§ **What to produce**:
Make an exact copy of all the data.

§ **Provided material**:

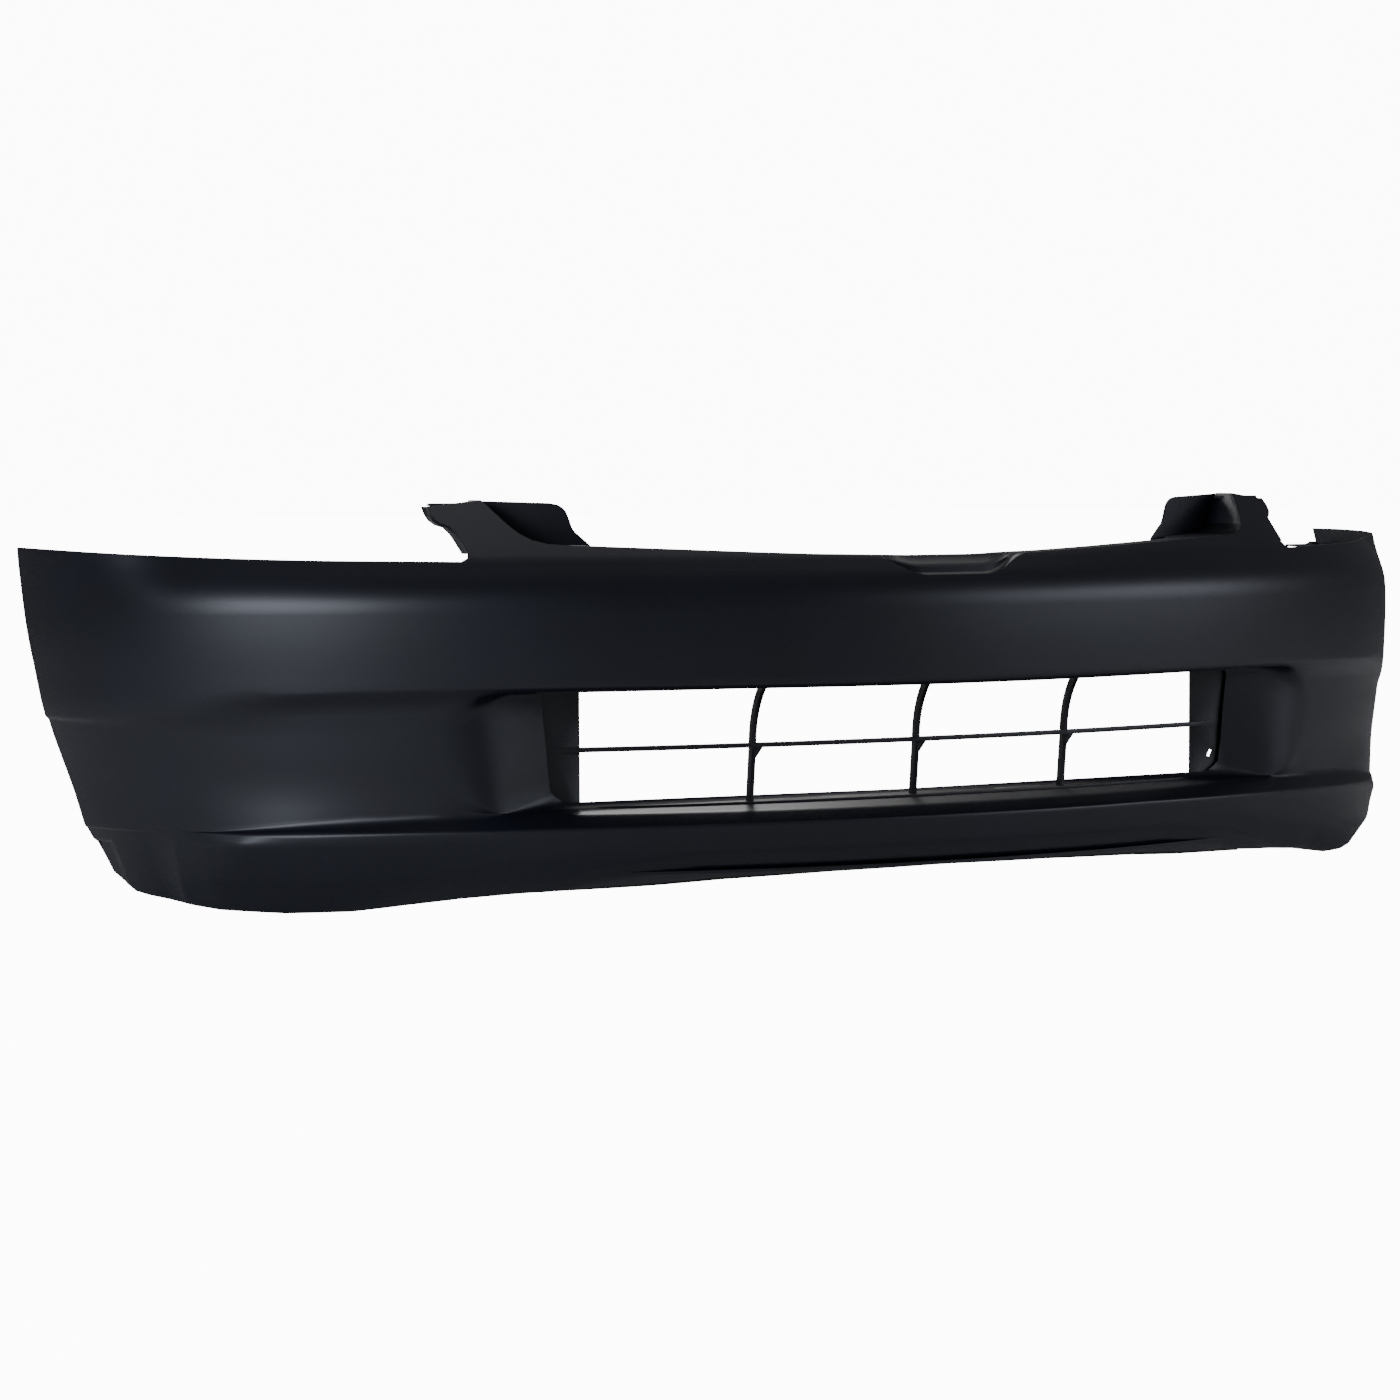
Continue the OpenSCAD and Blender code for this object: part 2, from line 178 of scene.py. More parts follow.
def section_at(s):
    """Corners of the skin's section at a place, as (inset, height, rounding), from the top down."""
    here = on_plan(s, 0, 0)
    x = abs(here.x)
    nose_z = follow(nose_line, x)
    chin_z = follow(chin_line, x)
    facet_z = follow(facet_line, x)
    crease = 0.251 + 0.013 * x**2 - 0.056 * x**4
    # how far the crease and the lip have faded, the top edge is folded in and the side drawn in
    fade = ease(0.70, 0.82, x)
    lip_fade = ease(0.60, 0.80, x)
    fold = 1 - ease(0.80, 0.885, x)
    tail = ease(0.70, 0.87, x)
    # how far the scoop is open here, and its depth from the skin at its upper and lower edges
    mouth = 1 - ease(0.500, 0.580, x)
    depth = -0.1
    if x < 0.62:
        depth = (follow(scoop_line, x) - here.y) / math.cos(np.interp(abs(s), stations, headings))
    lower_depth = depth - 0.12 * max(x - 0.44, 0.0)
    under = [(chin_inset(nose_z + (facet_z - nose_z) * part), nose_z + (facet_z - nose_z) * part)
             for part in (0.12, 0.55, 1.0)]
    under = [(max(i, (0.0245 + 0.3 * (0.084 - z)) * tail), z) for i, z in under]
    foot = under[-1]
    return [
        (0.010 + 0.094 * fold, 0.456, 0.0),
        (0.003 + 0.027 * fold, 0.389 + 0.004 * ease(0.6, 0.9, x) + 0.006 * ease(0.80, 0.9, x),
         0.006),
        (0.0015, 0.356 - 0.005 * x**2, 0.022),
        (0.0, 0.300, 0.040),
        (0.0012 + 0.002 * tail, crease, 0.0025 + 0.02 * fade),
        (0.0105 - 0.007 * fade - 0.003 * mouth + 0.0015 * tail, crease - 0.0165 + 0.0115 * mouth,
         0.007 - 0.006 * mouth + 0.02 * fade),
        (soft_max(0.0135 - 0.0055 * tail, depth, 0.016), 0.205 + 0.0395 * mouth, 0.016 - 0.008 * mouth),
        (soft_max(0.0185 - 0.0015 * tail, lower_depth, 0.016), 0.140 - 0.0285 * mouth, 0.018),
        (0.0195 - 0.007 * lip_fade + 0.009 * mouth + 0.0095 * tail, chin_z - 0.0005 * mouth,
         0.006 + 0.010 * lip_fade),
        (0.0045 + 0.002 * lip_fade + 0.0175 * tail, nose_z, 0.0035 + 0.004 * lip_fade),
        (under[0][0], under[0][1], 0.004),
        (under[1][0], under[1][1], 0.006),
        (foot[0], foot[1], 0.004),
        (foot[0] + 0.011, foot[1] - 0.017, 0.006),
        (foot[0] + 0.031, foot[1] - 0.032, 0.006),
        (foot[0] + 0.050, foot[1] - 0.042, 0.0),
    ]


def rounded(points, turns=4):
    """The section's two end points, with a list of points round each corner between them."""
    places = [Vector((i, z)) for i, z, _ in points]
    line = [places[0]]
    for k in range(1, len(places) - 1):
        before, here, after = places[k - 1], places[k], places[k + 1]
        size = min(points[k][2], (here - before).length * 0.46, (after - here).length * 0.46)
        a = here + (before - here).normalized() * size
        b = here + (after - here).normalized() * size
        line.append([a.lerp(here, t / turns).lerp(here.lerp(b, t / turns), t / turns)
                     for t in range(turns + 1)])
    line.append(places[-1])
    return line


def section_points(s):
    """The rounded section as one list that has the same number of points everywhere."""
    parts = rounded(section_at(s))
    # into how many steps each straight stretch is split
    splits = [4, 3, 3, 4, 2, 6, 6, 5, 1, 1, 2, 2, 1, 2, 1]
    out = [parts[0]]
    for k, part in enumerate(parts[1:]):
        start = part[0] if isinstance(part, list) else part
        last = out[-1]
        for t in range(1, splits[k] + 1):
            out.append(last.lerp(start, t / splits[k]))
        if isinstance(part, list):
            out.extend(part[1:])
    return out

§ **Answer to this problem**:
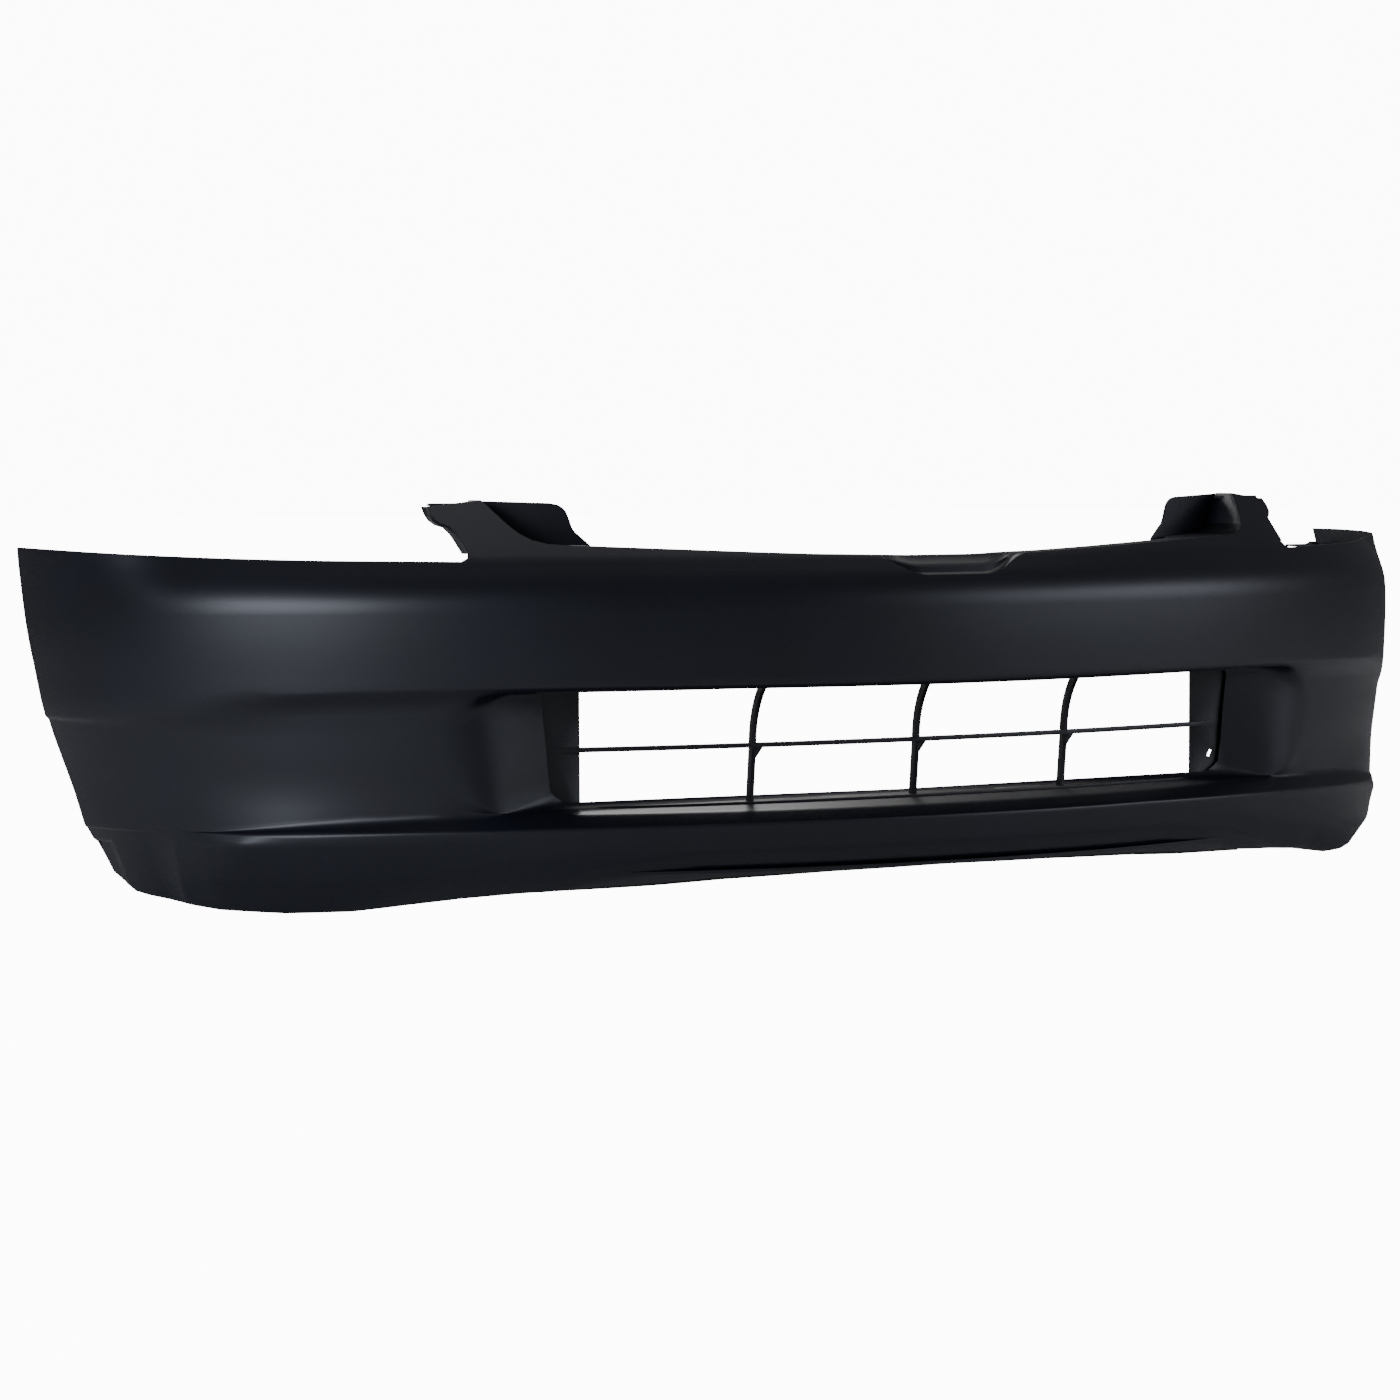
Continue the OpenSCAD and Blender code for this object: part 2, from line 178 of scene.py. More parts follow.
def section_at(s):
    """Corners of the skin's section at a place, as (inset, height, rounding), from the top down."""
    here = on_plan(s, 0, 0)
    x = abs(here.x)
    nose_z = follow(nose_line, x)
    chin_z = follow(chin_line, x)
    facet_z = follow(facet_line, x)
    crease = 0.251 + 0.013 * x**2 - 0.056 * x**4
    # how far the crease and the lip have faded, the top edge is folded in and the side drawn in
    fade = ease(0.70, 0.82, x)
    lip_fade = ease(0.60, 0.80, x)
    fold = 1 - ease(0.80, 0.885, x)
    tail = ease(0.70, 0.87, x)
    # how far the scoop is open here, and its depth from the skin at its upper and lower edges
    mouth = 1 - ease(0.500, 0.580, x)
    depth = -0.1
    if x < 0.62:
        depth = (follow(scoop_line, x) - here.y) / math.cos(np.interp(abs(s), stations, headings))
    lower_depth = depth - 0.12 * max(x - 0.44, 0.0)
    under = [(chin_inset(nose_z + (facet_z - nose_z) * part), nose_z + (facet_z - nose_z) * part)
             for part in (0.12, 0.55, 1.0)]
    under = [(max(i, (0.0245 + 0.3 * (0.084 - z)) * tail), z) for i, z in under]
    foot = under[-1]
    return [
        (0.010 + 0.094 * fold, 0.456, 0.0),
        (0.003 + 0.027 * fold, 0.389 + 0.004 * ease(0.6, 0.9, x) + 0.006 * ease(0.80, 0.9, x),
         0.006),
        (0.0015, 0.356 - 0.005 * x**2, 0.022),
        (0.0, 0.300, 0.040),
        (0.0012 + 0.002 * tail, crease, 0.0025 + 0.02 * fade),
        (0.0105 - 0.007 * fade - 0.003 * mouth + 0.0015 * tail, crease - 0.0165 + 0.0115 * mouth,
         0.007 - 0.006 * mouth + 0.02 * fade),
        (soft_max(0.0135 - 0.0055 * tail, depth, 0.016), 0.205 + 0.0395 * mouth, 0.016 - 0.008 * mouth),
        (soft_max(0.0185 - 0.0015 * tail, lower_depth, 0.016), 0.140 - 0.0285 * mouth, 0.018),
        (0.0195 - 0.007 * lip_fade + 0.009 * mouth + 0.0095 * tail, chin_z - 0.0005 * mouth,
         0.006 + 0.010 * lip_fade),
        (0.0045 + 0.002 * lip_fade + 0.0175 * tail, nose_z, 0.0035 + 0.004 * lip_fade),
        (under[0][0], under[0][1], 0.004),
        (under[1][0], under[1][1], 0.006),
        (foot[0], foot[1], 0.004),
        (foot[0] + 0.011, foot[1] - 0.017, 0.006),
        (foot[0] + 0.031, foot[1] - 0.032, 0.006),
        (foot[0] + 0.050, foot[1] - 0.042, 0.0),
    ]


def rounded(points, turns=4):
    """The section's two end points, with a list of points round each corner between them."""
    places = [Vector((i, z)) for i, z, _ in points]
    line = [places[0]]
    for k in range(1, len(places) - 1):
        before, here, after = places[k - 1], places[k], places[k + 1]
        size = min(points[k][2], (here - before).length * 0.46, (after - here).length * 0.46)
        a = here + (before - here).normalized() * size
        b = here + (after - here).normalized() * size
        line.append([a.lerp(here, t / turns).lerp(here.lerp(b, t / turns), t / turns)
                     for t in range(turns + 1)])
    line.append(places[-1])
    return line


def section_points(s):
    """The rounded section as one list that has the same number of points everywhere."""
    parts = rounded(section_at(s))
    # into how many steps each straight stretch is split
    splits = [4, 3, 3, 4, 2, 6, 6, 5, 1, 1, 2, 2, 1, 2, 1]
    out = [parts[0]]
    for k, part in enumerate(parts[1:]):
        start = part[0] if isinstance(part, list) else part
        last = out[-1]
        for t in range(1, splits[k] + 1):
            out.append(last.lerp(start, t / splits[k]))
        if isinstance(part, list):
            out.extend(part[1:])
    return out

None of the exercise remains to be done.